RAG (Retrieval-Augmented Generation): Embed your documents, store in a vector DB, embed the user's query, retrieve top-K chunks, feed to an LLM. The vector index is the retrieval layer.

Semantic search: Search by meaning instead of keywords. "Find me articles about machine learning" retrieves posts about neural networks, deep learning, AI — not just exact keyword matches.

Recommendations: Embed users and items into the same space. Find items closest to the user's embedding (or items similar to what they've interacted with).

Deduplication: Find near-duplicate documents, images, or code by searching for vectors above a similarity threshold.

Choosing a Vector Database

Database	Index	Hosted	Best For
pgvector	HNSW, IVF	Via Supabase/Neon	Existing Postgres users
Pinecone	Proprietary	Yes	Simplicity at scale
Qdrant	HNSW	Self-host or cloud	Control + performance
Weaviate	HNSW	Both	Multi-modal, large graphs
Chroma	HNSW	Self-host	Local dev / prototyping
Faiss	Many	No (library)	Research, custom pipelines

For most projects starting out: pgvector if you're already on Postgres, Qdrant if you want a dedicated vector DB with good ergonomics.

The Catch

ANN indexes are approximate.
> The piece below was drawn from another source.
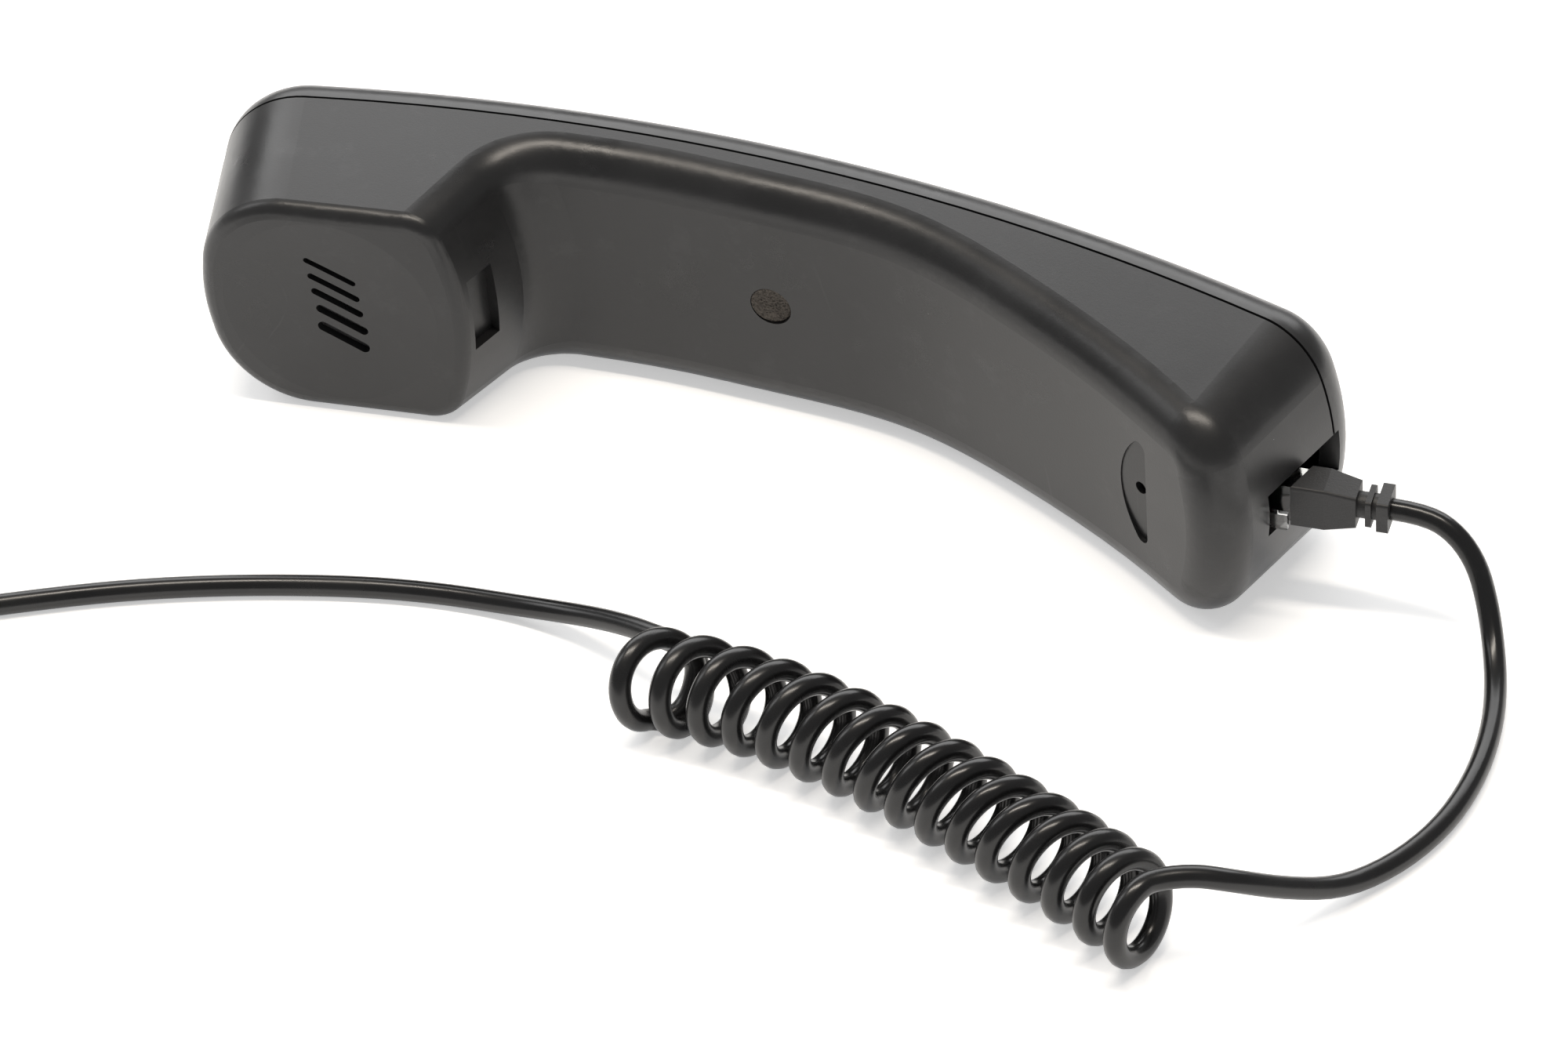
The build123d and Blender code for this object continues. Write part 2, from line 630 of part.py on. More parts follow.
near_plug = Plane(origin=at(PLUG_NOSE_U, PLUG_V, PLUG_W), x_dir=BASE.x_dir, z_dir=BASE.z_dir)
far_plug = Plane(origin=FAR_PLUG_NOSE, x_dir=(0, 1, 0), z_dir=(-1, 0, 0))
write_plug(near_plug, "")
write_plug(far_plug, "far_")

# Jack
with BuildPart() as jack_housing:
    with BuildSketch(facing(JACK_TOP_V)):
        with Locations((JACK_FRONT_U - JACK_DEPTH / 2, PLUG_W)):
            Rectangle(JACK_DEPTH, JACK_WIDTH)
    extrude(amount=JACK_TOP_V - JACK_BOTTOM_V)
    for back_u, front_u, low, high, width in (
        (84.6, 96, -3.0, 2.8, 8.1),
        (86.5, 91.6, -6.3, -3.0, 4.2),
        (91.6, 96, -6.3, -3.0, 3.6),
        (84.6, 91.9, 2.8, 4.0, 4.2),
    ):
        with BuildSketch(side(PLUG_W - width / 2)):
            with BuildLine():
                Polyline(
                    (back_u, PLUG_V + low),
                    (front_u, PLUG_V + low),
                    (front_u, PLUG_V + high),
                    (back_u, PLUG_V + high),
                    close=True,
                )
            make_face()
        extrude(amount=width, mode=Mode.SUBTRACT)
    for index in range(4):
        with BuildSketch(side(PLUG_W + (index - 1.5) * CONTACT_PITCH - 0.17)):
            with BuildLine():
                Polyline(
                    (80, SPRING_V - 0.17),
                    (86, SPRING_V - 0.17),
                    (86, SPRING_V + 0.17),
                    (80, SPRING_V + 0.17),
                    close=True,
                )
            make_face()
        extrude(amount=0.34, mode=Mode.SUBTRACT)
write(jack_housing.part, "jack_housing")

with BuildPart() as jack_contacts:
    for index in range(4):
        with BuildSketch(side(PLUG_W + (index - 1.5) * CONTACT_PITCH - 0.15)):
            with BuildLine():
                Polyline((PIN_U, SPRING_V), (90.8, SPRING_V), (91.5, SPRING_V - 0.4), (88.2, PLUG_V + 2.3))
            trace(line_width=0.3)
        extrude(amount=0.3)
write(jack_contacts.part, "jack_contacts")

# Wires inside, each from its pin of the jack
pins = [(PIN_U, SPRING_V, PLUG_W + (index - 1.5) * CONTACT_PITCH) for index in range(4)]


def receiver_wire(pin, lane, spread, pad):
    """From a pin, along the handle at w = lane, to a pad of the receiver's terminal board."""
    in_casing = [
        pin, (76.5, SPRING_V, pin[2]), (71, -29.3, spread), (64, -22.8, lane - 4), (54, -16.5, lane),
        (34, -7.5, lane), (10, -2.0, lane), (-15, 0.8, lane), (-38, 1.8, lane - 3), (-50, -1.5, lane - 10),
        (-57.5, -9.5, pad + 1.5),
    ]
    board = [
        ear_inside.from_local_coords(Vector(TERMINAL_RADIUS, pad, -depth)) for depth in (9.5, flange_back + 1)
    ]
    return tube([at(*point) for point in in_casing] + board, WIRE)


def microphone_wire(pin, bend_u, lane, lift, pad):
    """From a pin, round the jack's side and up into the cord's way out, and back to the microphone."""
    in_casing = [
        pin, (bend_u, SPRING_V, pin[2]), (bend_u - 0.8, -32.7 + lift, 4.5), (bend_u + 1.2, -32.0 + lift, 8.6),
        (86.0, -33.0 + lift, 9.2 + lift), (90.5, -36.0 + lift, 9.0 + lift),
        (94.0, -39.8 - 0.7 * lift, 7.0 + lift), (93.9, -42.6 - 0.5 * lift, lane),
        (93.0, -45.4 - 0.2 * lift, lane + 0.3), (91.0, -47.5 - lift, lane + 2),
        (88.2, -48.8 - lift, 7.2 + lift), (84.4, -46.9 - lift, 8.9 + lift),
    ]
    back = [
        mic_plane.from_local_coords(Vector(x, y, -depth))
        for x, y, depth in (
            (5.6, 8.6 + lift, 4.2),
            (3, 7.6 + lift, 9.3 + lift),
            (0, pad, 8.6 + lift),
            (0, pad, MIC_SEAT + CAPSULE_LENGTH),
        )
    ]
    return tube([at(*point) for point in in_casing] + back, WIRE)


write(microphone_wire(pins[3], 79.8, 2.2, 0, 1.6), "wire_red")
write(microphone_wire(pins[2], 78.2, 3.6, 1.2, 0.0), "wire_green")
write(receiver_wire(pins[0], 18.3, 1.0, -2), "wire_black")
write(receiver_wire(pins[1], 20.0, 4.6, 2), "wire_yellow")

# Cord: lead, curly part, tail, and the coil of what is put away with the plug on its end
exit_point = near_plug.from_local_coords(Vector(BOOT_END, 0, 0))
far_exit = far_plug.from_local_coords(Vector(BOOT_END, 0, 0))
LEAD = [
    tuple(exit_point), tuple(exit_point + Vector(5.8, 0, 0)), (129.5, -17.8, 19.8), (133.6, -19.6, 15.6),
    (136.2, -22.4, 10.2), (138.5, -27.4, 5.4), (140.7, -35.0, 2.4), (142.3, -45.6, 2), (142.3, -58.1, 1.95),
    (139.9, -71.1, 1.95), (134.5, -82.4, 1.95), (127.5, -91.4, 3), (120.3, -99.8, 8.6), (113.3, -106.2, 14.2),
    (105.9, -108.0, 15.6),
]
COIL_AXIS = [
    (0.8, -75.7), (13.4, -75.8), (26.2, -77.9), (39.4, -81.8), (52.2, -86.8), (64.4, -92.5), (76.6, -98.6),
    (89.5, -105.3), (100.0, -111.8), (106.0, -115.9),
]
TAIL = [
    (6.8, -72.1, 12.4), (-0.2, -67.1, 12), (-8.0, -62.0, 8.2), (-16.5, -57.5, 4.6), (-26.7, -54.5, 2.4),
    (-39.7, -54.3, 1.95), (-52.7, -56.0, 1.95), (-66.7, -58.9, 1.95), (-81.7, -63.0, 1.95),
    (-96.7, -68.4, 1.95), (-111.7, -75.4, 1.95), (-129.2, -84.2, 1.95), (-146.7, -94.0, 1.95),
]
FAR_LEAD = [
    (-157.4, -113.6, 5.3), (-158.5, -126.1, 5.1), tuple(far_exit + Vector(0, 9, 0)), tuple(far_exit),
]
write(tube(LEAD, CORD), "cord_lead")
write(tube([(x, y, COIL_RADIUS + CORD / 2) for x, y in COIL_AXIS], 2 * COIL_RADIUS + CORD), "cord_coil")
write(tube(TAIL, CORD), "cord_tail")
write(tube(FAR_LEAD, CORD), "cord_far_lead")

with BuildPart() as cord_spare_coil:
    with BuildSketch(Plane.XY):
        with Locations(SPARE_COIL_CENTRE):
            Circle(SPARE_COIL_RADIUS + CORD)
            Circle(SPARE_COIL_RADIUS - CORD, mode=Mode.SUBTRACT)
    extrude(amount=7.3)
write(cord_spare_coil.part, "cord_spare_coil")
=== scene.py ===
"""Looks of the telephone handset: cord, foam, tie and every material, with floor, light and camera."""

import json
from math import cos, pi, radians, sin

import bpy
from mathutils import Matrix, Vector, noise


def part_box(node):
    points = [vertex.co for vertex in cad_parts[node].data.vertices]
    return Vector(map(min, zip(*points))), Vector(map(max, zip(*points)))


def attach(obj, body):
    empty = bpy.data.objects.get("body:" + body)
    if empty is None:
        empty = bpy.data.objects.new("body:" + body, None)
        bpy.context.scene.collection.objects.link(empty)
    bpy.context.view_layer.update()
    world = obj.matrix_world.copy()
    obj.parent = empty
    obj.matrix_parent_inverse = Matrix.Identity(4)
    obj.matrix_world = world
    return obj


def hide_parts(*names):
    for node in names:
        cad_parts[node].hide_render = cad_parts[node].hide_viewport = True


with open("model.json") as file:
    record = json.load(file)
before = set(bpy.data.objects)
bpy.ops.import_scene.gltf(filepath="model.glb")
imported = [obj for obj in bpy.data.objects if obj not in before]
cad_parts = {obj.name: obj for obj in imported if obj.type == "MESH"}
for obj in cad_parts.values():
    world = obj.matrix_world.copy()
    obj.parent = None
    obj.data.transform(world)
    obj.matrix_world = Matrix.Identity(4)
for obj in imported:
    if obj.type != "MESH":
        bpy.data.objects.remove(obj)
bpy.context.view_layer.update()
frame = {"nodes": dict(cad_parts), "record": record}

MM = 0.001
DRAFT = radians(3.82)

# Camera
CAMERA = Vector((0.27749, -0.75861, 0.61142))
AIM = Vector((0.01068, -0.01882, 0.0))
LENS = 130.57
ROLL = radians(-3.53)

# Cord, in metres
CORD = 0.0038
CURL_RADIUS = 0.0072
CURL_PITCH = 0.00687
CURL_SHIFT = 0.0021
CURL_START, CURL_END = 195, 5770
LEAN_AT = ((1, -0.35), (4, -0.10), (8, 0.13), (12, 0.02), (16, -0.18))
YAW_AT = ((1, 0.31), (4, 0.20), (8, 0.06), (12, 0.17), (16, -0.18))
CURL_HEIGHT = CURL_RADIUS + CORD / 2
STEPS = 16
SPARE_CENTRE = Vector((-0.1362, -0.1146, 0))
SPARE_START, SPARE_END = 117, 1260
SPARE_OUTER, SPARE_INNER, SPARE_UPPER = 0.0230, 0.0192, 0.0211
LYING, ON_TOP = 0.00195, 0.0053

# Tie and foam
TIE_ANGLE = -38
TIE_HALF_WIDTH, TIE_THICKNESS, TIE_CLEARANCE = 1.6 * MM, 0.53 * MM, 0.02 * MM
FOAM_THICKNESS = 0.9 * MM

# Light
WARM = (1.0, 0.92, 0.82)

LEAD = [
    (0.1295, -0.0178, 0.0198), (0.1336, -0.0196, 0.0156), (0.1362, -0.0224, 0.0102),
    (0.1385, -0.0274, 0.0054), (0.1407, -0.0350, 0.0024), (0.1423, -0.0456, 0.0020),
    (0.1423, -0.0581, 0.00195), (0.1399, -0.0711, 0.00195), (0.1345, -0.0824, 0.00195),
    (0.1275, -0.0914, 0.0030), (0.1203, -0.0998, 0.0086), (0.1133, -0.1062, 0.0142),
    (0.1075, -0.1083, 0.0159),
]
CURL_AXIS = [
    (0.0008, -0.0757), (0.0134, -0.0758), (0.0262, -0.0779), (0.0394, -0.0818), (0.0522, -0.0868),
    (0.0644, -0.0925), (0.0766, -0.0986), (0.0895, -0.1053), (0.1000, -0.1118), (0.1060, -0.1159),
]
TAIL = [
    (0.0088, -0.0775, 0.0020), (0.0111, -0.0751, 0.0030), (0.0121, -0.0727, 0.0055),
    (0.0122, -0.0702, 0.0090), (0.0109, -0.0698, 0.0110), (0.0082, -0.0688, 0.0118),
    (0.0041, -0.0669, 0.0110), (-0.0012, -0.0639, 0.0095), (-0.0085, -0.0602, 0.0070),
    (-0.0165, -0.0570, 0.0043), (-0.0267, -0.0550, 0.0024), (-0.0397, -0.0546, 0.00195),
    (-0.0527, -0.0560, 0.00195), (-0.0667, -0.0589, 0.00195), (-0.0817, -0.0630, 0.00195),
    (-0.0967, -0.0684, 0.00195), (-0.1117, -0.0754, 0.00195), (-0.1292, -0.0842, 0.00195),
]
FAR_LEAD = [(-0.1585, -0.1261, 0.0051)]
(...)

You will miss some true nearest neighbors. For most applications this doesn't matter — the difference between the 1st and 15th closest vector is semantically negligible. But for fraud detection, medical diagnostics, or other high-stakes recall scenarios, you need to think carefully about your ef and nprobe values and measure actual recall against ground truth.

Also: the quality of your index is bounded by the quality of your embeddings. A great index on weak embeddings still returns irrelevant results. The embedding model is the more important choice.

Vector indexes are one of those foundational pieces that most engineers never need to understand deeply — until they do. When your semantic search starts returning garbage at scale, or your RAG pipeline is too slow to be useful, this is where the answers live.